His plant collecting also placed him at the center of a titanic struggle for control of the Cape of Good Hope and the lucrative trade routes to the East that went with it. Caught between the British, whose naval power was in the ascendancy, and the reviled Dutch East India Company, Masson’s arrival and subsequent role as a reluctant spy for the British added even more drama to an already breath-taking tale.

But what is even more astounding is that despite the importance of Masson’s contribution, almost nothing was written about or by him during his lifetime. So who was he and what drove him onward?
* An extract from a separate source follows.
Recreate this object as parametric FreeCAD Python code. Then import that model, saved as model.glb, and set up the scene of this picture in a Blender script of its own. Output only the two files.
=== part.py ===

Francis Masson’s own story is a tale that will always be shrouded in mystery and half-truths. In the gaps left by the few facts that remain, “A Flower for the Queen” wonders what might have been and guesses at how a most ordinary man came to live the most extraordinary of adventures.

ABOUT THE AUTHORS

Caroline Vermalle was born 1973 in Picardy in northern France. After studying film sciences in London she made documentaries for the BBC. In 2007 she returned to France and published her first novel “For happiness is a journey” a year later which was highly praised from the press and awarded the “Prix de Littérature Chronos 2011” and “Nouveau Talent 2009”.

Ryan von Ruben: Ryan von Ruben was born in 1974 in Johannesburg, South Africa, where he spent most of his childhood. After studying architecture in London, he worked for several years as an interior designer, before he settled in Vendée (France). He is married to the writer Caroline Vermalle, with whom he has a son. A Flower for the Queen is their first joint novel project, inspired by Ryan von Ruben’s South African roots.

SYNOPSIS OF “A FLOWER FOR THE QUEEN”

England, 1770. Young gardener Francis Masson is asked by the King to search for a rare orange blossom in South Africa. As his ship departs, Mason has no idea that he’s about to embark on the adventure of a lifetime. During his hunt for the mysterious flower, he doesn’t anticipate the untamed nature of the African continent, nor the subtle scheming of competing plant hunters. As he makes the acquaintance of eccentric botanist Carl Thunberg and his elegant accompaniment, Masson’s fate once again takes an unexpected turn … A lively adventure novel set against the vibrant backdrop of the South African countryside.